A Review Article by Bassam Michael Madany in Collaboration with June Engdahl

 27 April, 2010

There is no dearth of books on WWII and the Cold War that followed it. However, not often does one come across a story which tells of events in post-war Europe that seemed so innocuous, or for Americans perhaps even promising, in their beginnings, but which proved to be so highly significant in their effects.  Beginning well before the end of World War II, the participants in the story were active in their own spheres of influence.  Who they were and what goals motivated them make for an impelling scenario?  Their wisdom and shrewdness, or lack thereof, in interpreting and responding to the political and social challenges of war-ravaged Europe, resulted in making our present moment so precarious.  What story and what events are we speaking about? 

Ian Johnson, a Pulitzer Prize winning American author currently living in Berlin, tells that story, and relates those little known events in a book entitled:

A MOSQUE IN MUNICH: NAZIS, THE CIA, AND THE RISE OF THE MUSLIM BROTHERHOOD IN THE WEST.

Hardcover: 336 pages.

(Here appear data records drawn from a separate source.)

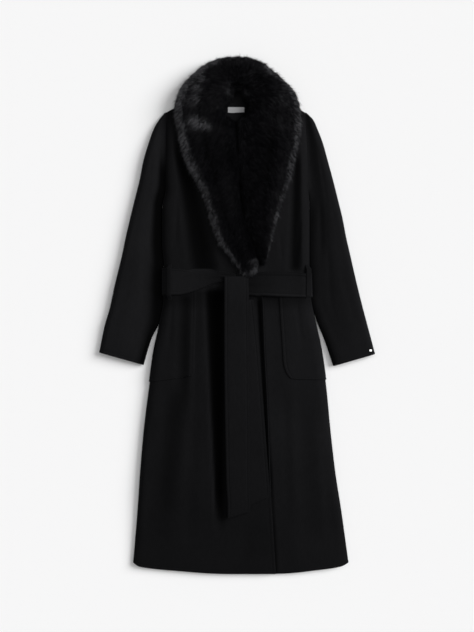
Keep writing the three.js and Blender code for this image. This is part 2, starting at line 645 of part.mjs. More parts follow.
// One half of the fur collar: rounded rings from the centre back to the tip
function collarHalf(side, table) {
  const points = [];
  const sides = COLLAR_RING_SIDES;
  const squared = (value) => Math.sign(value) * Math.abs(value) ** COLLAR_SQUARENESS;
  const widest = squared(Math.cos(Math.PI / sides));
  table.forEach((row) => {
    const outer = new THREE.Vector2(row.outerX, row.outerY);
    const inner = new THREE.Vector2(row.innerX, row.innerY);
    const middle = outer.clone().add(inner).multiplyScalar(0.5);
    const half = inner.clone().sub(outer).multiplyScalar(0.5);
    const centreZ = (row.top + row.base) / 2;
    const halfZ = (row.top - row.base) / 2;
    for (let k = 0; k < sides; k += 1) {
      const angle = (2 * Math.PI * (k + 0.5)) / sides;
      const place = middle.clone().addScaledVector(half, squared(Math.cos(angle)) / widest);
      const z = centreZ + (halfZ * squared(Math.sin(angle))) / widest;
      points.push(new THREE.Vector3(place.x + side * COLLAR_HALF_GAP, place.y, Math.max(z, 0)));
    }
  });
  const triangles = [];
  const at = (ring, k) => ring * sides + (k % sides);
  for (let ring = 0; ring < table.length - 1; ring += 1) {
    for (let k = 0; k < sides; k += 1) {
      triangles.push(at(ring, k), at(ring, k + 1), at(ring + 1, k + 1));
      triangles.push(at(ring, k), at(ring + 1, k + 1), at(ring + 1, k));
    }
  }
  const end = table.length - 1;
  for (let k = 1; k < sides - 1; k += 1) {
    triangles.push(at(0, 0), at(0, k + 1), at(0, k));
    triangles.push(at(end, 0), at(end, k), at(end, k + 1));
  }
  return toSolid(closedMesh(points, triangles));
}

// The part of the collar that folds over the neck and lies under the back
function collarFall(side) {
  const outline = rectangle({
    x: side * (COLLAR_HALF_GAP + FALL.halfWidth / 2),
    y: (FALL.bottom + FALL.top) / 2,
    width: FALL.halfWidth,
    height: FALL.top - FALL.bottom,
  });
  return prism(outline, 0, FALL.height);
}

// A hanging end of the belt: a flat band whose rows follow the table, closed by a slanted end
function tail(table, end) {
  const last = table[table.length - 1];
  const upper = [];
  const lower = [];
  for (let j = 0; j <= table.length; j += 1) {
    const atEnd = j === table.length;
    const row = atEnd ? last : table[j];
    for (let i = 0; i <= TAIL_COLUMNS; i += 1) {
      const share = i / TAIL_COLUMNS;
      const x = lerp(row.left, row.right, share);
      const y = atEnd ? lerp(end.left, end.right, share) : row.y;
      const z = atEnd ? last.z - TAIL_END_DROP : row.z;
      upper.push(new THREE.Vector3(x, y, z));
      lower.push(new THREE.Vector3(x, y, z - TAIL_THICKNESS));
    }
  }
  return wall({ columns: TAIL_COLUMNS, rows: table.length }, upper, lower);
}

const UP = new THREE.Vector3(0, 0, 1);
const DOWN = new THREE.Vector3(0, 0, -1);
const ROWS = STATIONS.length - 1;
const frontRight = sampleFace((u, v) => frontPoint(-1, u, v), FRONT_COLUMNS, ROWS, UP);
const frontLeft = sampleFace((u, v) => frontPoint(1, u, v), FRONT_COLUMNS, ROWS, UP);
const levelLeft = sampleFace((u, v) => frontPoint(1, u, v, false), FRONT_COLUMNS, ROWS, UP);
const back = sampleFace((u, v) => backPoint(u, v), BACK_COLUMNS, ROWS, DOWN);
const stationsRight = sleeveStations(SLEEVE_RIGHT);
const stationsLeft = sleeveStations(SLEEVE_LEFT);
const sleeveFace = (side, table, stations, under) => sampleFace(
  (u, v) => sleevePoint(side, table, stations, under, u, v),
  SLEEVE_COLUMNS,
  stations.length - 1,
  under ? DOWN : UP,
);
const sleeveRightTop = sleeveFace(-1, SLEEVE_RIGHT, stationsRight, false);
const sleeveRightUnder = sleeveFace(-1, SLEEVE_RIGHT, stationsRight, true);
const sleeveLeftTop = sleeveFace(1, SLEEVE_LEFT, stationsLeft, false);
const sleeveLeftUnder = sleeveFace(1, SLEEVE_LEFT, stationsLeft, true);

// Pockets and belt lie on the fronts
const POCKET_TOP_FACE = SEAM + POCKET_THICKNESS;
const slab = (face, from, to) => toSolid(layerOver(face, from, to));
const onFace = (face, from, to, outline) => slab(face, from, to).intersect(prism(outline));
const pocketRight = onFace(frontRight, SEAM, POCKET_TOP_FACE, pocketOutline(POCKET_RIGHT));
const pocketLeft = onFace(frontLeft, SEAM, POCKET_TOP_FACE, pocketOutline(POCKET_LEFT));
const BELT_FROM = POCKET_TOP_FACE + SEAM;
const BELT_TO = BELT_FROM + BELT_THICKNESS;
const beltRight = onFace(frontRight, BELT_FROM, BELT_TO, bandOutline(BELT_RIGHT));
const beltLeftOver = onFace(levelLeft, BELT_FROM, BELT_TO, bandOutline(BELT_LEFT));
const beltLeft = cutBy(beltLeftOver, [toSolid(room(frontRight, SEAM, BELOW_ALL))]);
const beltOnBack = (x, width) => onFace(back, SEAM, SEAM + BELT_THICKNESS, rectangle({
  x,
  y: (BELT_BACK.top + BELT_BACK.bottom) / 2,
  width,
  height: BELT_BACK.top - BELT_BACK.bottom,
}));
const beltBack = beltOnBack(0, BELT_BACK.flat);
const beltSideWidth = (BELT_BACK.width - BELT_BACK.flat) / 2 - SEAM;
const beltSideX = (BELT_BACK.width - beltSideWidth) / 2;

// The collar rests on the fronts and the back's neck
const fronts = [frontRight, frontLeft];
const frontsBelow = fronts.map((face) => toSolid(room(face, 2 * SEAM, BELOW_ALL)));
const backInner = sampleFace((u, v) => backPoint(u, v), BACK_COLUMNS, ROWS, UP);
const backBelow = toSolid(room(backInner, CLOTH + SEAM, BELOW_ALL));
const backAbove = toSolid(room(back, SEAM, ABOVE_ALL));
const roundFronts = fronts.map((face) => slab(face, -CLOTH - SEAM, SEAM));
function collar(side, table) {
  const over = cutBy(collarHalf(side, table), [...frontsBelow, backBelow, ...roundFronts]);
  const fall = cutBy(collarFall(side), [backAbove, ...roundFronts]);
  return over.add(fall);
}

const LABEL_FROM = CLOTH + SEAM;
const label = onFace(backInner, LABEL_FROM, LABEL_FROM + LABEL.thickness, rectangle(LABEL));
const cuffTag = onFace(sleeveLeftTop, SEAM, SEAM + CUFF_TAG.thickness, rectangle(CUFF_TAG));

// A loop stands over the belt, a little longer than the belt is wide
const LOOP_FROM = BELT_TO + SEAM;
function beltLoop({ side, x }) {
  const face = side < 0 ? frontRight : frontLeft;
  return onFace(face, LOOP_FROM, LOOP_FROM + BELT_LOOP.thickness, rectangle({
    x,
    y: (BELT_LOOP.top + BELT_LOOP.bottom) / 2,
    width: BELT_LOOP.width,
    height: BELT_LOOP.top - BELT_LOOP.bottom,
  }));
}

// The coat
const coat = new THREE.Group();
function addPiece(name, geometry, look) {
  const material = new THREE.MeshStandardMaterial(look);
  const mesh = new THREE.Mesh(geometry, material);
  mesh.name = name;
  coat.add(mesh);
}

addPiece('back', clothWall(back), WOOL);
addPiece('front_right', clothWall(frontRight), WOOL);
addPiece('front_left', clothWall(frontLeft), WOOL);
addPiece('sleeve_right_top', clothWall(sleeveRightTop), WOOL);
addPiece('sleeve_right_under', clothWall(sleeveRightUnder), WOOL);
addPiece('sleeve_left_top', clothWall(sleeveLeftTop), WOOL);
addPiece('sleeve_left_under', clothWall(sleeveLeftUnder), WOOL);
addPiece('collar_right', toGeometry(collar(-1, COLLAR_RIGHT)), FUR);
addPiece('collar_left', toGeometry(collar(1, COLLAR_LEFT)), FUR);
addPiece('pocket_right', toGeometry(pocketRight), WOOL);
addPiece('pocket_left', toGeometry(pocketLeft), WOOL);
addPiece('belt_back', toGeometry(beltBack), WOOL);
addPiece('belt_side_right', toGeometry(beltOnBack(-beltSideX, beltSideWidth)), WOOL);
addPiece('belt_side_left', toGeometry(beltOnBack(beltSideX, beltSideWidth)), WOOL);
addPiece('belt_right', toGeometry(beltRight), WOOL);
addPiece('belt_left', toGeometry(beltLeft), WOOL);
for (const loop of BELT_LOOPS) addPiece(loop.name, toGeometry(beltLoop(loop)), WOOL);
addPiece('belt_tail_front', tail(TAIL_FRONT, TAIL_FRONT_END), WOOL);
addPiece('belt_tail_under', tail(TAIL_UNDER, TAIL_UNDER_END), WOOL);
addPiece('neck_label', toGeometry(label), LABEL_CLOTH);
addPiece('cuff_tag', toGeometry(cuffTag), TAG_METAL);

export default coat;
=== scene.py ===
"""A long wrap coat in black wool with a fur shawl collar and a tied belt, laid flat and seen from above.

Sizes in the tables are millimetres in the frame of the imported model; meshes are made in metres.
X runs across the coat, Y from hem to collar, Z up from the surface that it lies on.
"""
import math

import bmesh
import bpy
import numpy as np
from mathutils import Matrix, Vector


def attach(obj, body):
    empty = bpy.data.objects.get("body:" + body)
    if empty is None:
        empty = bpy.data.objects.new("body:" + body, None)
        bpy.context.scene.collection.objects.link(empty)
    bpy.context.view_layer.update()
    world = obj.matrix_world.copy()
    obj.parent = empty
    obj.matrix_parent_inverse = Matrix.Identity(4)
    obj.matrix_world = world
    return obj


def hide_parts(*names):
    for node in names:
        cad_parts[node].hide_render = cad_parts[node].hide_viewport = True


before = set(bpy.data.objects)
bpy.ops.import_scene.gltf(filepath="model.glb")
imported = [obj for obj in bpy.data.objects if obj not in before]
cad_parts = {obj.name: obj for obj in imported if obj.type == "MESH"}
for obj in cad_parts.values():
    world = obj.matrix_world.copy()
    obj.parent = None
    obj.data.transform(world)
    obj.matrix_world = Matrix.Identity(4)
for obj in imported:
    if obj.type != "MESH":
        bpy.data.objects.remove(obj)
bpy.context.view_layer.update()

MM = 0.001
RANDOM_SEED = 11

# Driving dimensions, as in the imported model
CLOTH = 2.5
SEAM = 0.3
BODY_HEIGHT = 24
HEM_HEIGHT = 15
SHOULDER_HEIGHT = 9
SIDE_SEAM_HEIGHT = 7
SIDE_ROUND = 24
BACK_CURL = 9
UNDERARM_Y = 277
SHOULDER_TIP_Y = 521
HEM_CORNER_Y = -631
NECK_POINT_X, NECK_POINT_Y = 64, 585
SHOULDER_RIGHT_X, SHOULDER_LEFT_X = 182, 173
SHOULDER_RAMP = 60
NECK_DIP = 10
NECK_RAISE = 20
NECK_LIFT = dict(half_width=155, ramp=90, from_y=440, to_y=500)
FULL_OVER_LIFT = 12
HEM_RAMP = (-660, -430)
ARMHOLE_HEIGHT = 14
ARMHOLE_RAMP = 70
BELT_THICKNESS = 4
BELT_CHANNEL = dict(y=88, half_width=76, ramp=40, depth=BELT_THICKNESS + 2 * SEAM)
POCKET_THICKNESS = 2
UNDER_GAP = 2
STITCH_INSET = 7
BELT_TOP = SEAM + POCKET_THICKNESS + SEAM + BELT_THICKNESS
UNDER_RAMP = (10, 70)

# Shares of a piece's width that turn over its edges, and the angles at which the turns start
TURN_SHARE = 0.25
CURL_SHARE = 0.125
SHOULDER_START = math.pi / 5
SLEEVE_START = math.pi / 4
LEAST_ROUND = 0.42

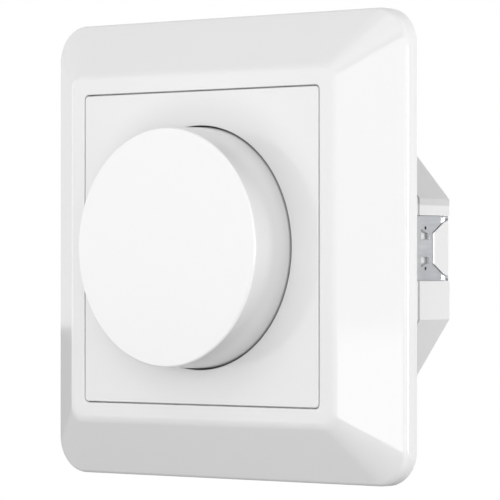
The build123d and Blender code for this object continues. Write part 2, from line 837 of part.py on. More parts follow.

Publication Date: 05/04/2010, ISBN-10: 0151014183, HOUGHTON, MIFFLIN, HARCOURT, NEW YORK

In the winter of 2003, Mr. Johnson, as he often did, was browsing the latest offerings of a Muslim bookstore in London.  Prominently displayed amidst the highly radical literature was a colorful map.  It highlighted important centers of Islamic influence around the world.  His curiosity was piqued in particular by a reference to “The Islamic Center of Munich.”  Mr. Johnson at first assumed its prominence on the map had something to do with meeting the needs of the vast number of Muslim immigrants who, since the 1960’s, were living in Germany and in Munich specifically.  But why, he wondered, was it up there along with only three other world-famous mosques including the one in Mecca?  What was so special about it that it could garner such attention?  Mr. Johnson spent the next several years researching the answer, combing through countless archives and interviewing people connected to the Mosque project.  The result is this excellent book chronicling events surrounding the Mosque’s creation decades ago and what it has become at this moment in time – a vehicle for spreading the principles of the Muslim Brotherhood into the West.  The story is a sharp reminder of the risk of unintended consequences that often result from even well-intentioned aims. 

In the first chapters, the reader is introduced to the post-World War II setting in West Germany and a particularly important character named Gerhard von Mende.  Among the many displaced persons inhabiting Germany after the war were Muslim minorities who had lived under Soviet domination in the Caucasus, as well as the Muslims of the Central Asian republics of the USSR.  Former Nazi von Mende believed there was a special place for them, in post-war Germany. Von Mende had been a brilliant scholar with expertise on the Turkic peoples living in the Caucasus and Central Asia when Hitler found a task for him in his Third Reich.  He was put in charge of “the ‘Ostministerium’ where he developed plans for harnessing Islam, a strategy that would last long after the Nazi defeat.” (p. 21) Von Mende was a very willing and effective tool in Hitler’s Third Reich goals.  He had no qualms about the pogroms being conducted against the Jews, yet he was very proactive in the ‘Ostministerium’ on behalf of the Muslim minorities of the USSR. Throughout the war he dealt with captured Muslim soldiers from the Caucasus regions who had been conscripted to fight on behalf of the Soviets against the Germans.  Like von Mende, they hated the Soviets and became willing collaborators with the Germans.  An important ally of von Mende during the War was a Palestinian cleric named Haj Amin al-Huseini, the Grand Mufti of Jerusalem.  As early as 1933, Huseini evidenced his hatred of Jews by advising the Nazis to “get rid of Jewish influence in economics and politics.”  (p. 112) Huseini cooperated with the Nazis in their propaganda efforts to woo the Muslim World into fighting for the Third Reich.  Hatred of the Jews is not only a major theme running through Islamic thought, but has also proved to be a deadly principle of action for its Jihadists.  Whether Western leaders have learned from this dynamic is still an open question.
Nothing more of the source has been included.